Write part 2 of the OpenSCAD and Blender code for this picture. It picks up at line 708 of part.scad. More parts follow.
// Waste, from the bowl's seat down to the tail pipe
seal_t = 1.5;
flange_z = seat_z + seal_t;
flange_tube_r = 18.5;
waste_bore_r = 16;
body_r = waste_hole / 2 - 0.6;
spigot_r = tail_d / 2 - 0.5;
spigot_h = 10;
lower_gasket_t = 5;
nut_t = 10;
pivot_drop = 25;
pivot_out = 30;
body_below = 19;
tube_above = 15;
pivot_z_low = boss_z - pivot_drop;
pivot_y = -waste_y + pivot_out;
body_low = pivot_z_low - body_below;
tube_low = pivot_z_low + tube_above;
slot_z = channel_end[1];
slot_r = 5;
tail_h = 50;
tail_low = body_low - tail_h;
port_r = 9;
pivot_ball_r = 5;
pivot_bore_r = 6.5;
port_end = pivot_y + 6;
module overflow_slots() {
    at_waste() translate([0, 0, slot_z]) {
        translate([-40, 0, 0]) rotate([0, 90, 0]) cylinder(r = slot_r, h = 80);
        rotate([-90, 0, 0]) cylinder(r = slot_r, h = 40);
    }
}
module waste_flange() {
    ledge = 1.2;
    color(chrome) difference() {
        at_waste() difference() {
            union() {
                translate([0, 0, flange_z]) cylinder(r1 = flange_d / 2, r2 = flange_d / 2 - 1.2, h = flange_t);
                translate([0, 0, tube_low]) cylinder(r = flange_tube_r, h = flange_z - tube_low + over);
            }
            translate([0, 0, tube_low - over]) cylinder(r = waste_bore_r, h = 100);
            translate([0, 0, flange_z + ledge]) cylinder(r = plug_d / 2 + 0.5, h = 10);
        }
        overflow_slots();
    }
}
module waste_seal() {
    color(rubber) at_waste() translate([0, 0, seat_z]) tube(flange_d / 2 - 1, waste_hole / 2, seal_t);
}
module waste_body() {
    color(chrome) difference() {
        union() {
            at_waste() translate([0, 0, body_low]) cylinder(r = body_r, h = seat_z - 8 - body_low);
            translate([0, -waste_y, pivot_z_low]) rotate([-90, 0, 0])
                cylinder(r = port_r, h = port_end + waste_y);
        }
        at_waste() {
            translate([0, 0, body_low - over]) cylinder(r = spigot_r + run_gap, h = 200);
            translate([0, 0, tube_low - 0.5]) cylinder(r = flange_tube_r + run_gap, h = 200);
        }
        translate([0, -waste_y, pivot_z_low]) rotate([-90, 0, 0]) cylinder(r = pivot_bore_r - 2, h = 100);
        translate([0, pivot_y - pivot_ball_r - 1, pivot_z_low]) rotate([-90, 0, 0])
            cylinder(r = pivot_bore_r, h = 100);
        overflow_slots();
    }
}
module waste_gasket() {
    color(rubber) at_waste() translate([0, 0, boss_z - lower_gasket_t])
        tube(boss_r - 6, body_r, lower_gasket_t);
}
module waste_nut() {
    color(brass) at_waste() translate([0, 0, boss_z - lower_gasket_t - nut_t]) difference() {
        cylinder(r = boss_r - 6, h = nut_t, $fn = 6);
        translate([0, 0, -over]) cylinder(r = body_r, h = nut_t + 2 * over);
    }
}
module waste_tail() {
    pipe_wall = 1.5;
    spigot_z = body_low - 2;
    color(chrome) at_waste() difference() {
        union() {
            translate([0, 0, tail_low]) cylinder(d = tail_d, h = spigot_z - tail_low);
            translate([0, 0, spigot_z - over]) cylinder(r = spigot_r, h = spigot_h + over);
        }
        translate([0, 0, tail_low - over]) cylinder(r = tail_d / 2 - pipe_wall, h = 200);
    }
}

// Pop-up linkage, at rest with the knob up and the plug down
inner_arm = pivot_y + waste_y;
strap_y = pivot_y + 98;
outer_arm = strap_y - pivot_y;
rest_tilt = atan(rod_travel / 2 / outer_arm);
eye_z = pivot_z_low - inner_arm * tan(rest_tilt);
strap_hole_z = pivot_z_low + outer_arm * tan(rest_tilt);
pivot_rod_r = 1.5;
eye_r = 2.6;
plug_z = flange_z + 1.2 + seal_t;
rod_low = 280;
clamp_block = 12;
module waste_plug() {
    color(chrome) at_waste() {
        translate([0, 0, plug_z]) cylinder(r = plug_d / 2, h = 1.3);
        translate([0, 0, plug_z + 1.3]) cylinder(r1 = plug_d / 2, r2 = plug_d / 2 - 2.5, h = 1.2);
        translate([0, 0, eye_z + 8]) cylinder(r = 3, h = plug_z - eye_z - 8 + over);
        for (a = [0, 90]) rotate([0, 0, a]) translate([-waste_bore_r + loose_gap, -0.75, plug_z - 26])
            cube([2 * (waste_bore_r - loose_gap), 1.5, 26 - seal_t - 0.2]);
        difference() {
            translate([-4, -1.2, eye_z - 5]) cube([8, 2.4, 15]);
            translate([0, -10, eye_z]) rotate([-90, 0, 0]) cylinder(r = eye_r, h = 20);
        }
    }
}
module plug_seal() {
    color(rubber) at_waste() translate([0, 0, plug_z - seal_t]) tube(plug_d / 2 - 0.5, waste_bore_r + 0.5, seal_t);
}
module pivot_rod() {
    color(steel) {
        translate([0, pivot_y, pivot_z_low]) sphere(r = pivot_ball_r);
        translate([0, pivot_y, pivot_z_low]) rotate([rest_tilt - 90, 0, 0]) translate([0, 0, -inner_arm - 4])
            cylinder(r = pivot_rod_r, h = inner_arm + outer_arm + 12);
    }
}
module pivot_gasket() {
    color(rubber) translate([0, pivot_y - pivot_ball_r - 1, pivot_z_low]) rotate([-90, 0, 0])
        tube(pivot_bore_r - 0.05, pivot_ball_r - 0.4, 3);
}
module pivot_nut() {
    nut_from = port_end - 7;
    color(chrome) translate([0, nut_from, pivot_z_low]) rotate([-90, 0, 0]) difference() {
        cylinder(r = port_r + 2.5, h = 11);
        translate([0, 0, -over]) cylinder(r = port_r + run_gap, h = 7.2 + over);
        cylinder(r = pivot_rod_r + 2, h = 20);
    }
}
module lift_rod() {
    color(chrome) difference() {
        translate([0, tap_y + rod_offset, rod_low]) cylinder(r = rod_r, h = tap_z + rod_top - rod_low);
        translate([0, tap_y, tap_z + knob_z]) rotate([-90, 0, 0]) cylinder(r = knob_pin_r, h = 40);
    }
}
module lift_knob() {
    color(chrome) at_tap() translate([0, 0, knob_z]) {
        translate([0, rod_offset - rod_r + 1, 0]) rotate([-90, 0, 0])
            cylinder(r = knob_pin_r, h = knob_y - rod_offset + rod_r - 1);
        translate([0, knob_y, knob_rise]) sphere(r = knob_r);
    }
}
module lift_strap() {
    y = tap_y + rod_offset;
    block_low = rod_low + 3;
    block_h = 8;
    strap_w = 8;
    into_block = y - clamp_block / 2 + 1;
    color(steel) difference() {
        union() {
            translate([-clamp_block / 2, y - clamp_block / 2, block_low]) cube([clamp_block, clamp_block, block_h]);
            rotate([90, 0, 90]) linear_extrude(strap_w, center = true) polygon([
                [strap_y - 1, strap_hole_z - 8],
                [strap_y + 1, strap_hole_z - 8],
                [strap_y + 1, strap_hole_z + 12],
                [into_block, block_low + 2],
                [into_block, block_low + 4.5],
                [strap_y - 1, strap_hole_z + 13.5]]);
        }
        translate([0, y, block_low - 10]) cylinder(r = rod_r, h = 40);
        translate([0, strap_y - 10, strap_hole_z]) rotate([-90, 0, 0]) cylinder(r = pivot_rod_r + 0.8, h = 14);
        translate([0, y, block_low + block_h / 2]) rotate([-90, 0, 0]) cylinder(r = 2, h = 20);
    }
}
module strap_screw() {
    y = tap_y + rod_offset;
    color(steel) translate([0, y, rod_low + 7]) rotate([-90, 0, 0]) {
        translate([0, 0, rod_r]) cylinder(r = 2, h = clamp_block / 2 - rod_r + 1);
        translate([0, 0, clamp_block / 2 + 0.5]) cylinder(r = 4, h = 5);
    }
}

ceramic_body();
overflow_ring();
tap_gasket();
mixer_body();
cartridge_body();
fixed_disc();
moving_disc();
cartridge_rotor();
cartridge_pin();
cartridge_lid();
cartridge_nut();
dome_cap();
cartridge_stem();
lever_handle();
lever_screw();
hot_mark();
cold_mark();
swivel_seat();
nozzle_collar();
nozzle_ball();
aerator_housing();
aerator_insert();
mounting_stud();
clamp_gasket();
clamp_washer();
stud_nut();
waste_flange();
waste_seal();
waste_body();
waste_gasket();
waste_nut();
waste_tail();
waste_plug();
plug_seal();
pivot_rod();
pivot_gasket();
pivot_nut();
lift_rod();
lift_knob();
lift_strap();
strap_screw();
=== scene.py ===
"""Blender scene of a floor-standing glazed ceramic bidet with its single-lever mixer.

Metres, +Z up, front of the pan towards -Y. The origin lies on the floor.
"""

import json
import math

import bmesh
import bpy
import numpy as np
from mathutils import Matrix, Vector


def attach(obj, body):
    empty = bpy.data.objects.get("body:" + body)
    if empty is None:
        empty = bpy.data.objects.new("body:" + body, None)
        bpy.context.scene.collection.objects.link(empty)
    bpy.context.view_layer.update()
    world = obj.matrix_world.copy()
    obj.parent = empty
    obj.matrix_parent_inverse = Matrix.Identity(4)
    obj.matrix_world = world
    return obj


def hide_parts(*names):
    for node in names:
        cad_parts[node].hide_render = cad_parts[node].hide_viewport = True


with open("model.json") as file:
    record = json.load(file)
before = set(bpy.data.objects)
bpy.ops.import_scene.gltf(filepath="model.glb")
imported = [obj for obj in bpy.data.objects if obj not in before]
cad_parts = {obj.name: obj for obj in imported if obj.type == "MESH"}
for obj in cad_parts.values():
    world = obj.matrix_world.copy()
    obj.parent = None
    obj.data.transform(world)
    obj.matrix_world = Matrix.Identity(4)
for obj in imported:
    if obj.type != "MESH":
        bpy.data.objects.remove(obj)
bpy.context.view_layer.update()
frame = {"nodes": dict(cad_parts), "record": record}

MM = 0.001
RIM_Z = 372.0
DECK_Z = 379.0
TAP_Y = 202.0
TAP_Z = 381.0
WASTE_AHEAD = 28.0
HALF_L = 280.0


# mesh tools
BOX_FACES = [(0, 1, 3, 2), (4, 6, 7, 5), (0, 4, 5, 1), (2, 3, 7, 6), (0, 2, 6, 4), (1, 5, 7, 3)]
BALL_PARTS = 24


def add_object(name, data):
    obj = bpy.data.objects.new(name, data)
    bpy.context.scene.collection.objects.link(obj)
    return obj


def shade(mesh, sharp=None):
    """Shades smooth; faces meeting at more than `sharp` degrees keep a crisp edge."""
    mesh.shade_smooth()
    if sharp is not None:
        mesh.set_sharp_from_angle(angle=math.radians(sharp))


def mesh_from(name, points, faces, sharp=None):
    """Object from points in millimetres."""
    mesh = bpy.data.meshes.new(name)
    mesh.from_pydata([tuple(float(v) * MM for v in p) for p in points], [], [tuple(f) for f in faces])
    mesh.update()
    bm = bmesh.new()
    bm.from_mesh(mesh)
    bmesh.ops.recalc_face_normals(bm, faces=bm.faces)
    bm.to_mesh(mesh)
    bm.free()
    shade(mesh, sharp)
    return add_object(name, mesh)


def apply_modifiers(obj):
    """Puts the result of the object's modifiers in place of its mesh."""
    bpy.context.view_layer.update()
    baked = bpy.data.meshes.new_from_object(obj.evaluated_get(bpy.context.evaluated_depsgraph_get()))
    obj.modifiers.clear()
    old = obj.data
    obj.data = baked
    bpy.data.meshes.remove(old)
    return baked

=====

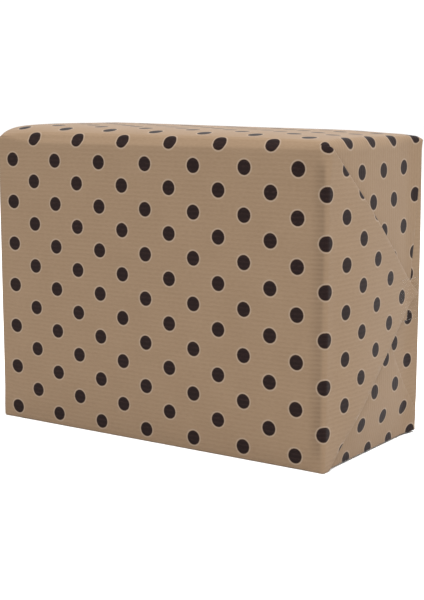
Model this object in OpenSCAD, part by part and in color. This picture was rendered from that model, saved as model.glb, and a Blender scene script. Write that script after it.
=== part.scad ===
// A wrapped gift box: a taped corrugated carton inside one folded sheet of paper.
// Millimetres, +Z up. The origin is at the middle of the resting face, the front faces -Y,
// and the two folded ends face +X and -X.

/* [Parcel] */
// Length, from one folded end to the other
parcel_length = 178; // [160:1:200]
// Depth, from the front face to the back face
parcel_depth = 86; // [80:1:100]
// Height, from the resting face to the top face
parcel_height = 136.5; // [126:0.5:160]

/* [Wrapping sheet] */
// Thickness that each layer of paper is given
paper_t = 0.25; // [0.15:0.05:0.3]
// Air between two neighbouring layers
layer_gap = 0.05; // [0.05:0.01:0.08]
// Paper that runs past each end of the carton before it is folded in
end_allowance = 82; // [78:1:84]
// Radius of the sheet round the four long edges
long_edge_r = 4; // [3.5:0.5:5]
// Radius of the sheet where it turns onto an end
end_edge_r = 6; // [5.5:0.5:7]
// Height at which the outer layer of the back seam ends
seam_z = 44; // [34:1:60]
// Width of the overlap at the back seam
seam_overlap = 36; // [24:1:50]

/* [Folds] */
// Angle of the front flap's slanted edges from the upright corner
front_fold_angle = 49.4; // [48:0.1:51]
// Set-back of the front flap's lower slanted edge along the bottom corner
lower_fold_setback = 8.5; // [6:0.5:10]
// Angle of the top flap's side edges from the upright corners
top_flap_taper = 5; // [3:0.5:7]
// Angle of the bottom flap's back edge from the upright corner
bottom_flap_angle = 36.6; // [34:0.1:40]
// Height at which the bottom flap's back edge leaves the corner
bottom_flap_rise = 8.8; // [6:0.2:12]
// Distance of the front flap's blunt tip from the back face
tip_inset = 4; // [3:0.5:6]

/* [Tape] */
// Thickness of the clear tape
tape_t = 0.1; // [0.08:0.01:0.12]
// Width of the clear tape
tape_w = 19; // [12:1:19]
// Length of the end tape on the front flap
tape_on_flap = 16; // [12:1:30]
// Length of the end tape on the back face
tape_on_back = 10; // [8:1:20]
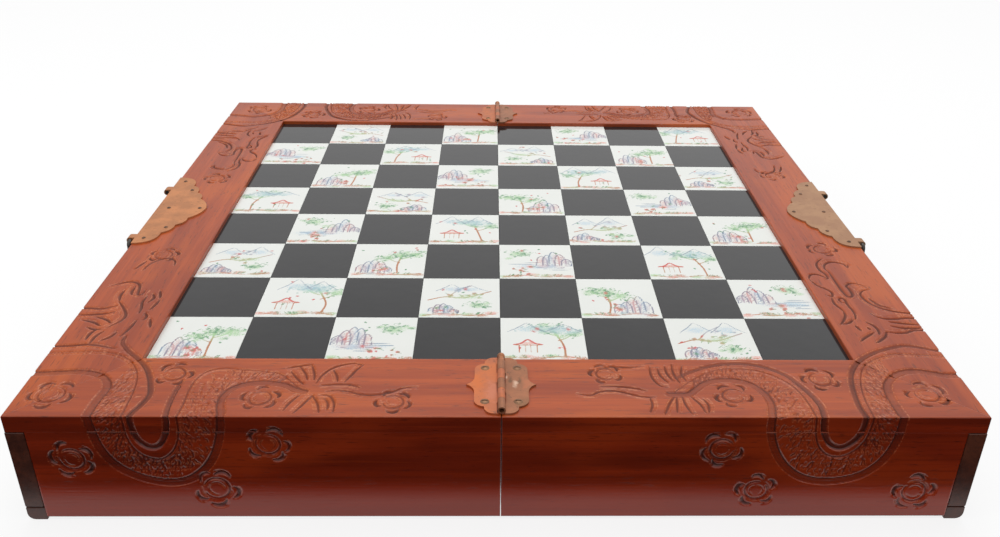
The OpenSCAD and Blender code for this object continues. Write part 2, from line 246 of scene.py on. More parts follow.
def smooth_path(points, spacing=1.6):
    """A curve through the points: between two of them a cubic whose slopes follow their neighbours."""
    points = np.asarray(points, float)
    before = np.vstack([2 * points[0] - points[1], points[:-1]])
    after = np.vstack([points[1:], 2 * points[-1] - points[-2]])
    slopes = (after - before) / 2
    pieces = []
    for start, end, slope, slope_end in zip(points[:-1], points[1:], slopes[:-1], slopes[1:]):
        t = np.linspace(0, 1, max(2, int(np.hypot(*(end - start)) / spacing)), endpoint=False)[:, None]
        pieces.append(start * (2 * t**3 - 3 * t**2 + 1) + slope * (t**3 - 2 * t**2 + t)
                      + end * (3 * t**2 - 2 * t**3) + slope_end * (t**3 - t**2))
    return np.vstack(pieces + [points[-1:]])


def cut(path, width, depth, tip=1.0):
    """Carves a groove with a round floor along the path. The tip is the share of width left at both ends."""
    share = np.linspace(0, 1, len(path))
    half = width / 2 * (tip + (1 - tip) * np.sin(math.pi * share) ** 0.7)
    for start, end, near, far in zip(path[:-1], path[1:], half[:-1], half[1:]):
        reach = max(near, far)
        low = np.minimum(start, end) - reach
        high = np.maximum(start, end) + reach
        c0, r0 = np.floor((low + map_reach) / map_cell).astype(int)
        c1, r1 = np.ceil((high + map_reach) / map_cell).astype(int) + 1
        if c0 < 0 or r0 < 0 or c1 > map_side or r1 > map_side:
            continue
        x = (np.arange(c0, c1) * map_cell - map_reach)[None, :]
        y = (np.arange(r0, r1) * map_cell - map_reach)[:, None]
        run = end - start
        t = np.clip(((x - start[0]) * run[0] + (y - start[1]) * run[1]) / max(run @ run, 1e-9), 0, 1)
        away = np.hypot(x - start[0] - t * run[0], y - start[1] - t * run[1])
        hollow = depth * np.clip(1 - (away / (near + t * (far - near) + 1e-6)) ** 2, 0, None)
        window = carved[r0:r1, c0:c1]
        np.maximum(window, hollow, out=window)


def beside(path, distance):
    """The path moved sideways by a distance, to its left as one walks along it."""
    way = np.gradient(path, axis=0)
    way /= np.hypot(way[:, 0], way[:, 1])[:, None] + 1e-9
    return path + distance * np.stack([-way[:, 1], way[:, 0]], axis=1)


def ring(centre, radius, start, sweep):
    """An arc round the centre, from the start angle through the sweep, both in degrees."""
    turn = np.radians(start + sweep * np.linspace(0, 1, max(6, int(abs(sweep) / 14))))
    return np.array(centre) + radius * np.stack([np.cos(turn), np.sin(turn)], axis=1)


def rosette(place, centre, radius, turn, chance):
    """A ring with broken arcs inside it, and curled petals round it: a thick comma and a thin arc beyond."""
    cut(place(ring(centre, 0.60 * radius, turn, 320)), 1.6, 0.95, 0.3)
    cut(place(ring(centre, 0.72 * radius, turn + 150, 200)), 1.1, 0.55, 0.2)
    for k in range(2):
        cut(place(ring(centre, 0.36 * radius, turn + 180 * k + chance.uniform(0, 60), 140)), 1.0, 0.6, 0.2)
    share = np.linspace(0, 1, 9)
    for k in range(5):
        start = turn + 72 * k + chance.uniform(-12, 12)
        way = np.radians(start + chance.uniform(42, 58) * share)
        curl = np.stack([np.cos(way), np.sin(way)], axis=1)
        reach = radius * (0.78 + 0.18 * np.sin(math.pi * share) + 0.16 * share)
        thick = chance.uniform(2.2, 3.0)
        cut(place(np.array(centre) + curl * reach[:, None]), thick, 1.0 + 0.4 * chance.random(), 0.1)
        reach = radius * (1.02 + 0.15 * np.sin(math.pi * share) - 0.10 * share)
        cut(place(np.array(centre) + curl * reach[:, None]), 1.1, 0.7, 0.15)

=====

■ **What this task involves**:
From the records above, extract exactly and only the lines that begin at the line with "Model this object" and stop after the line with "face +X and -X.".

■ **Task result**:
Model this object in OpenSCAD, part by part and in color. This picture was rendered from that model, saved as model.glb, and a Blender scene script. Write that script after it.
=== part.scad ===
// A wrapped gift box: a taped corrugated carton inside one folded sheet of paper.
// Millimetres, +Z up. The origin is at the middle of the resting face, the front faces -Y,
// and the two folded ends face +X and -X.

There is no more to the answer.